Step 4: Create a Dashboard

resource "aws_cloudwatch_dashboard" "service_health" {
  dashboard_name = "${var.service_name}-health"

  dashboard_body = jsonencode({
    widgets = [
      {
        type   = "metric"
        width  = 8
        height = 6
        properties = {
          title  = "Request Rate (RPM)"
          period = 60
          stat   = "Sum"
          metrics = [["PaymentService", "RequestCount"]]
        }
      },
      {
        type   = "metric"
        width  = 8
        height = 6
        properties = {
          title  = "Error Rate (%)"
          period = 60
          stat   = "Average"
          metrics = [["PaymentService", "ErrorRate"]]
        }
      },
      {
        type   = "metric"
        width  = 8
        height = 6
        properties = {
          title  = "p99 Latency (ms)"
          period = 60
          stat   = "p99"
          metrics = [["PaymentService", "Latency"]]
        }
      }
    ]
  })
}

Common Anti-Patterns

Anti-Pattern Problem

Unstructured logging (plain text)

Not machine-parseable; log searches are tedious; trace ID correlation impossible

Logs without trace ID

Requests cannot be tracked across services; root cause analysis takes hours

No log retention

Costs grow without bound; compliance violation (GDPR: no unlimited data storage)

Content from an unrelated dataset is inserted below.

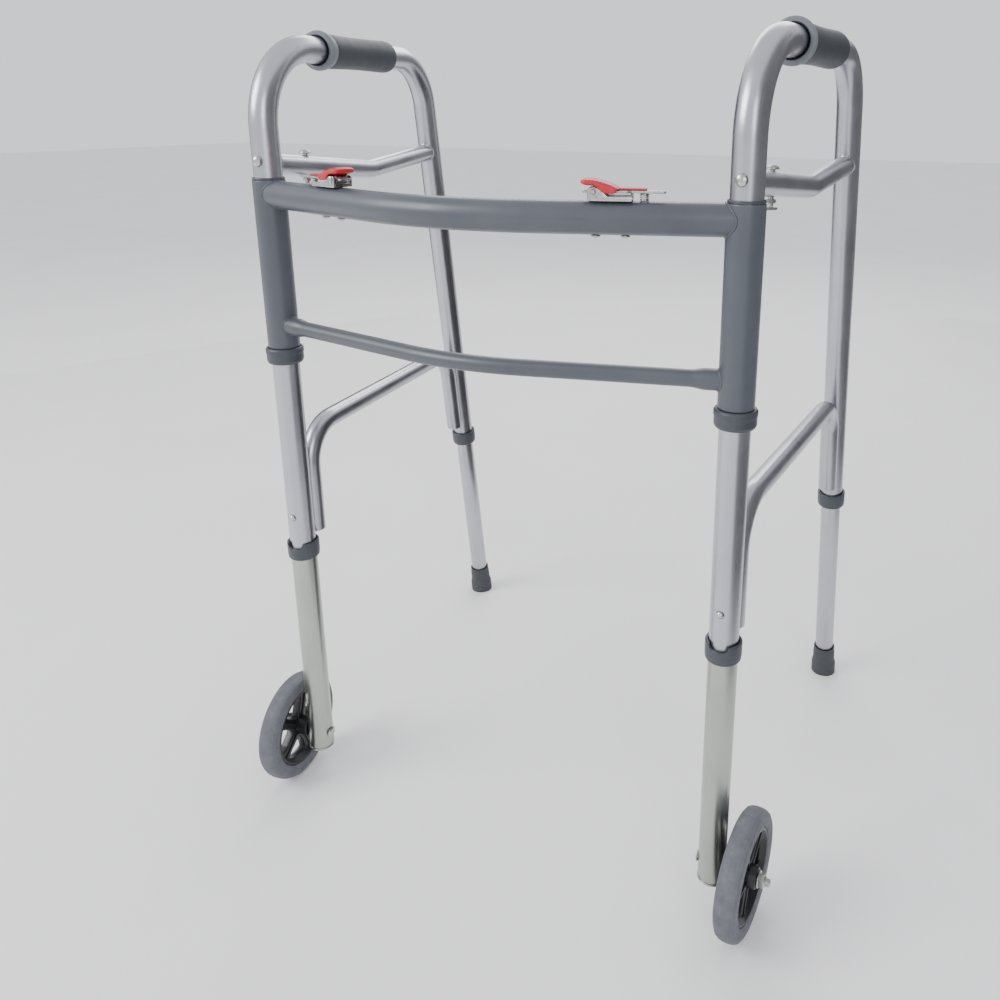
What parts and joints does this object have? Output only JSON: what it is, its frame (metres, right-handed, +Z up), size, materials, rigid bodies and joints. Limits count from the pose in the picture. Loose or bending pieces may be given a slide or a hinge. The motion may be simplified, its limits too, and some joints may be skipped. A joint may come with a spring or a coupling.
{
  "type": "walking frame",
  "caption": "Folding walking frame: hinged side frames, bowed cross frame, press levers, height-adjustable legs, front wheels and rubber rear tips.",
  "frame": {"origin": "centre of the bounding box, on the floor plane under the wheels and rear tips", "axes": "+Z up, front of the frame towards -Y, +X to the right seen from the front"},
  "size_m": [0.623, 0.558, 0.8852],
  "materials": {
    "anodised_aluminium": "satin anodised",
    "leg_aluminium": "satin, slightly green-grey",
    "slate_paint": "semi-gloss slate grey paint",
    "dark_plastic": "moulded, lightly textured",
    "grip_vinyl": "soft vinyl",
    "tip_rubber": "matt rubber",
    "grey_tyre": "solid grey tyre",
    "black_hub": "moulded gloss black",
    "zinc_steel": "zinc plated",
    "red_plastic": "moulded satin red"
  },
  "bodies": {
    "front_frame": {"upper_crossbar": "slate_paint", "lower_crossbar": "slate_paint", "left_hinge_sleeve": "slate_paint", "left_top_bushing": "dark_plastic", "left_sleeve_collar": "dark_plastic", "left_latch_bracket": "zinc_steel", "left_inner_rivet": "zinc_steel", "left_outer_rivet": "zinc_steel", "left_pivot_pin": "zinc_steel", "left_lever_spring": "zinc_steel", "right_hinge_sleeve": "slate_paint", "right_top_bushing": "dark_plastic", "right_sleeve_collar": "dark_plastic", "right_latch_bracket": "zinc_steel", "right_inner_rivet": "zinc_steel", "right_outer_rivet": "zinc_steel", "right_pivot_pin": "zinc_steel", "right_lever_spring": "zinc_steel"},
    "left_side": {"left_side_tube": "anodised_aluminium", "left_grip": "grip_vinyl", "left_upper_brace": "anodised_aluminium", "left_lower_brace": "anodised_aluminium", "left_upright_bolt": "zinc_steel", "left_latch_bolt": "zinc_steel", "left_latch_nut": "zinc_steel", "left_front_leg_collar": "dark_plastic", "left_rear_leg_collar": "dark_plastic"},
    "left_front_leg": {"left_wheel_leg": "leg_aluminium", "left_leg_plug": "leg_aluminium", "left_axle_bolt": "zinc_steel", "left_axle_nut": "zinc_steel"},
    "left_rear_leg": {"left_rear_extension": "anodised_aluminium", "left_rear_tip": "tip_rubber"},
    "left_wheel": {"left_tyre": "grey_tyre", "left_hub": "black_hub"},
    "left_lever": {"left_lever_plate": "zinc_steel", "left_release_button": "red_plastic"},
    "left_front_button": {"left_front_snap_button": "zinc_steel"},
    "left_rear_button": {"left_rear_snap_button": "zinc_steel"},
    "right_side": {"right_side_tube": "anodised_aluminium", "right_grip": "grip_vinyl", "right_upper_brace": "anodised_aluminium", "right_lower_brace": "anodised_aluminium", "right_upright_bolt": "zinc_steel", "right_latch_bolt": "zinc_steel", "right_latch_nut": "zinc_steel", "right_front_leg_collar": "dark_plastic", "right_rear_leg_collar": "dark_plastic"},
    "right_front_leg": {"right_wheel_leg": "leg_aluminium", "right_leg_plug": "leg_aluminium", "right_axle_bolt": "zinc_steel", "right_axle_nut": "zinc_steel"},
    "right_rear_leg": {"right_rear_extension": "anodised_aluminium", "right_rear_tip": "tip_rubber"},
    "right_wheel": {"right_tyre": "grey_tyre", "right_hub": "black_hub"},
    "right_lever": {"right_lever_plate": "zinc_steel", "right_release_button": "red_plastic"},
    "right_front_button": {"right_front_snap_button": "zinc_steel"},
    "right_rear_button": {"right_rear_snap_button": "zinc_steel"}
  },
  "joints": [
    {"name": "left_fold", "type": "hinge", "parent": "front_frame", "child": "left_side", "pos_m": [-0.25, -0.20165, 0.6], "axis": [0, 0, -1], "range_deg": [0, 92]},
    {"name": "left_front_leg_slide", "type": "slide", "parent": "left_side", "child": "left_front_leg", "axis": [0, 0, -1], "range_m": [0, 0.1016]},
    {"name": "left_rear_leg_slide", "type": "slide", "parent": "left_side", "child": "left_rear_leg", "axis": [-0.0143, 0.1554, -0.9877], "range_m": [0, 0.1016]},
    {"name": "left_wheel_spin", "type": "hinge", "parent": "left_front_leg", "child": "left_wheel", "pos_m": [-0.28416, -0.20479, 0.0635], "axis": [0.9958, 0.0915, 0], "continuous": true},
    {"name": "left_lever_press", "type": "hinge", "parent": "front_frame", "child": "left_lever", "pos_m": [-0.12996, -0.23862, 0.7405], "axis": [-0.2944, -0.9557, 0], "range_deg": [0, 3], "stiffness_Nm_per_rad": 1.5, "springref_deg": -4.58, "deforming": ["left_lever_spring"]},
    {"name": "left_front_button_press", "type": "slide", "parent": "left_side", "child": "left_front_button", "axis": [-0.0915, 0.9958, 0], "range_m": [0, 0.0035], "stiffness_N_per_m": 800, "springref_m": -0.003},
    {"name": "left_rear_button_press", "type": "slide", "parent": "left_side", "child": "left_rear_button", "axis": [0.0904, -0.9836, -0.1561], "range_m": [0, 0.0035], "stiffness_N_per_m": 800, "springref_m": -0.003},
    {"name": "right_fold", "type": "hinge", "parent": "front_frame", "child": "right_side", "pos_m": [0.25, -0.20165, 0.6], "axis": [0, 0, 1], "range_deg": [0, 50]},
    {"name": "right_front_leg_slide", "type": "slide", "parent": "right_side", "child": "right_front_leg", "axis": [0, 0, -1], "range_m": [0, 0.1016]},
    {"name": "right_rear_leg_slide", "type": "slide", "parent": "right_side", "child": "right_rear_leg", "axis": [0.0143, 0.1554, -0.9877], "range_m": [0, 0.1016]},
    {"name": "right_wheel_spin", "type": "hinge", "parent": "right_front_leg", "child": "right_wheel", "pos_m": [0.28416, -0.20479, 0.0635], "axis": [0.9958, -0.0915, 0], "continuous": true},
    {"name": "right_lever_press", "type": "hinge", "parent": "front_frame", "child": "right_lever", "pos_m": [0.12996, -0.23862, 0.7405], "axis": [-0.2944, 0.9557, 0], "range_deg": [0, 3], "stiffness_Nm_per_rad": 1.5, "springref_deg": -4.58, "deforming": ["right_lever_spring"]},
    {"name": "right_front_button_press", "type": "slide", "parent": "right_side", "child": "right_front_button", "axis": [0.0915, 0.9958, 0], "range_m": [0, 0.0035], "stiffness_N_per_m": 800, "springref_m": -0.003},
    {"name": "right_rear_button_press", "type": "slide", "parent": "right_side", "child": "right_rear_button", "axis": [-0.0904, -0.9836, -0.1561], "range_m": [0, 0.0035], "stiffness_N_per_m": 800, "springref_m": -0.003}
  ]
}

100% sampling rate in production

Tracing costs explode under high traffic; alternative: adaptive sampling

Sensitive data in logs

GDPR violation; PII, passwords, tokens in logs are a security incident

Dashboard without alerting

Dashboard is only checked when someone looks; symptoms go unnoticed until users complain

Metrics

  • Log availability: Are logs available in the aggregation platform within 60 seconds? (target: yes)

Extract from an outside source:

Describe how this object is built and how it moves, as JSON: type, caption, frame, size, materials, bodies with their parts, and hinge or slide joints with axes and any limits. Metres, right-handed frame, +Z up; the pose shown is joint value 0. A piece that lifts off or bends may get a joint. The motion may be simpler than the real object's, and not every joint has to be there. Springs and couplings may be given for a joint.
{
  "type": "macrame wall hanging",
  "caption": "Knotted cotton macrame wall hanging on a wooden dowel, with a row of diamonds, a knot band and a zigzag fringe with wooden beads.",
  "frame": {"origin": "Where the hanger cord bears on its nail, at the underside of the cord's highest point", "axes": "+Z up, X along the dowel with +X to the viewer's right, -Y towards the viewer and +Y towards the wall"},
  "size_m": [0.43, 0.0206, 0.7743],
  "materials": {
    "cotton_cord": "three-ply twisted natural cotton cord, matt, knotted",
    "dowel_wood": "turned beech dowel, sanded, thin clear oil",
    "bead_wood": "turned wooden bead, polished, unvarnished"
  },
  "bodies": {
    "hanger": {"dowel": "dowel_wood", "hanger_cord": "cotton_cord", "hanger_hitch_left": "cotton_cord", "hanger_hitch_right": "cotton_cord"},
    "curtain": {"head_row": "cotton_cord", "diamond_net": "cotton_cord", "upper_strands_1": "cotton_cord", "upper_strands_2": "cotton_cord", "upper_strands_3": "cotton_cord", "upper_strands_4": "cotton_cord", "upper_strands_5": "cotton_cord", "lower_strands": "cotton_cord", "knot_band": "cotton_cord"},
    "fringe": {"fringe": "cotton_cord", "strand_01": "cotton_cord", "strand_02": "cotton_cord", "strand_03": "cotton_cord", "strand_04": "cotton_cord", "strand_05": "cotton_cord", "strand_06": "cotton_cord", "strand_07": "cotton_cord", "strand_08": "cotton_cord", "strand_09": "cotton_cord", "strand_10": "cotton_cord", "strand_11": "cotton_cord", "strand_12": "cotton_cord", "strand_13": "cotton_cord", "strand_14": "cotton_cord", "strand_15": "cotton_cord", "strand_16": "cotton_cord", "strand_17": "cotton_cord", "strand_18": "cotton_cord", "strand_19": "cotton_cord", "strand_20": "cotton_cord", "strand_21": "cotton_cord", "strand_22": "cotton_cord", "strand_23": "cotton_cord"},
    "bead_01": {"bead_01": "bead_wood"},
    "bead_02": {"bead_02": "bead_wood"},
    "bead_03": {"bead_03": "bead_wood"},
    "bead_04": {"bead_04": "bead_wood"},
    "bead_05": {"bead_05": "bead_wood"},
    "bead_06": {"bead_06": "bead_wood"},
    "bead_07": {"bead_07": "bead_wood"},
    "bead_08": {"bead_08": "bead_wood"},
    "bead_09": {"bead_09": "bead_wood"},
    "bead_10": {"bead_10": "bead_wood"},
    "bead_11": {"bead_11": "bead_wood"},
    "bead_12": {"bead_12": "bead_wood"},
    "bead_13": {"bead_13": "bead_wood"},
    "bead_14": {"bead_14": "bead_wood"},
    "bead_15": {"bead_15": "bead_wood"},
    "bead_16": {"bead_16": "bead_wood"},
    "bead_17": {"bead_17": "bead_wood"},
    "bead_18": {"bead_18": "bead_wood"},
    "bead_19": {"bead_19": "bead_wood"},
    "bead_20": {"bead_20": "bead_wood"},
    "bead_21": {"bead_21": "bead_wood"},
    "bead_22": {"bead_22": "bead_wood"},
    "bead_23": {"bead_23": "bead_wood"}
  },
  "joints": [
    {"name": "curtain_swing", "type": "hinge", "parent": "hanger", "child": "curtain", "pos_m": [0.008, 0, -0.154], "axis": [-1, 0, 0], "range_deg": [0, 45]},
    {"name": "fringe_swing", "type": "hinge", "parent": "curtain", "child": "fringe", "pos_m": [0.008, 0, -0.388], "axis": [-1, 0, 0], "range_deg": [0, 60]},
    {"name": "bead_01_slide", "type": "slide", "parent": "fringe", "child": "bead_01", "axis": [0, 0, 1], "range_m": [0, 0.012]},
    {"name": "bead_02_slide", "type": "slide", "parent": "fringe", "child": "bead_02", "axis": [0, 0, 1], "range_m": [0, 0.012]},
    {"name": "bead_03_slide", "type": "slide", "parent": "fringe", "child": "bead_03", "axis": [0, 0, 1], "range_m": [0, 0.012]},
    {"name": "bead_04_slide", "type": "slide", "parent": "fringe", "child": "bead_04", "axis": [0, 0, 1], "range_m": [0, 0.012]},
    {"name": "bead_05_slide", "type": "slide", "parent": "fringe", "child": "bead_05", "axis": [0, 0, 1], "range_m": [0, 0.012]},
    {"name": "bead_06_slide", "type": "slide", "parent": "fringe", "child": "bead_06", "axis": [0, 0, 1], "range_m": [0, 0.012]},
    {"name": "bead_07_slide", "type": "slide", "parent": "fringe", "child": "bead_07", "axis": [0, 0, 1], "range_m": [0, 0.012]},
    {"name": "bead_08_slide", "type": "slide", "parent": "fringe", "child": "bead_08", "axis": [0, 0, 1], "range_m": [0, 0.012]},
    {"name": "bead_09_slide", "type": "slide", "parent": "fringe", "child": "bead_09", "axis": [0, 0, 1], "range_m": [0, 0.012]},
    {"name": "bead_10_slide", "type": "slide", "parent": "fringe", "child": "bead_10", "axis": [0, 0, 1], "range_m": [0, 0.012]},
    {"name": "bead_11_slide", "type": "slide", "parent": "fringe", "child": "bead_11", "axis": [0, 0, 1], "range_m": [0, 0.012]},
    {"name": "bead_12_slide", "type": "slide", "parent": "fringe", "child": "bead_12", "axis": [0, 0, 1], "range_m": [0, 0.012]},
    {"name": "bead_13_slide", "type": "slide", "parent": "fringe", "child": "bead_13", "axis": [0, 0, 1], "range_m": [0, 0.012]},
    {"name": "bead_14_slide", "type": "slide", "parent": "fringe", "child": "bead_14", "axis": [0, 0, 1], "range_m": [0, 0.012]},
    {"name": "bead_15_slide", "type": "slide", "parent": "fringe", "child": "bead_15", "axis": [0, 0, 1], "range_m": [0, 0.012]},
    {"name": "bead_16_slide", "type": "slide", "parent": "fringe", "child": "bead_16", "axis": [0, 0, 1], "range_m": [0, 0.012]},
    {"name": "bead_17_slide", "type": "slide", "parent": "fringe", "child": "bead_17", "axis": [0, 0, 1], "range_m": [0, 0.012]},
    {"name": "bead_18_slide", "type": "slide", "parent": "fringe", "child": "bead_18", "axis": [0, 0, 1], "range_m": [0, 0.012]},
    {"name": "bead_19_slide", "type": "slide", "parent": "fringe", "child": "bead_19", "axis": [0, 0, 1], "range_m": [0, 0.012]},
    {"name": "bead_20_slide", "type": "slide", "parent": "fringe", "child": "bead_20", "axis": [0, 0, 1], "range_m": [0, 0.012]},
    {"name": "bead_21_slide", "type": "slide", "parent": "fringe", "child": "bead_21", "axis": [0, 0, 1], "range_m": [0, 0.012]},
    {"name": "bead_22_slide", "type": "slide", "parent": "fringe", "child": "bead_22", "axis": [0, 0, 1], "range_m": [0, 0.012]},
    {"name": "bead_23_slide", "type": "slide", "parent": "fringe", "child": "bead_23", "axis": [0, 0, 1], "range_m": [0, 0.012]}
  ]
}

  • Trace coverage: % of services with configured distributed tracing (target: 100%)

  • MTTR correlation: Time to diagnosis with vs. without tracing (measure at postmortems)

Maturity Levels

Level Characteristics

Level 1

Unstructured logs in files; no central aggregation; no tracing.

Level 2

Logs centrally aggregated; basic dashboards; no distributed tracing; no structured format.

Level 3

Structured JSON logs with trace ID; distributed tracing configured; RED metrics; log retention.

Level 4

OpenTelemetry vendor-agnostic; SLO-based alerting on metrics; trace sampling optimized.

Level 5

Full correlation of logs/traces/metrics; observability-as-a-product with internal SLAs.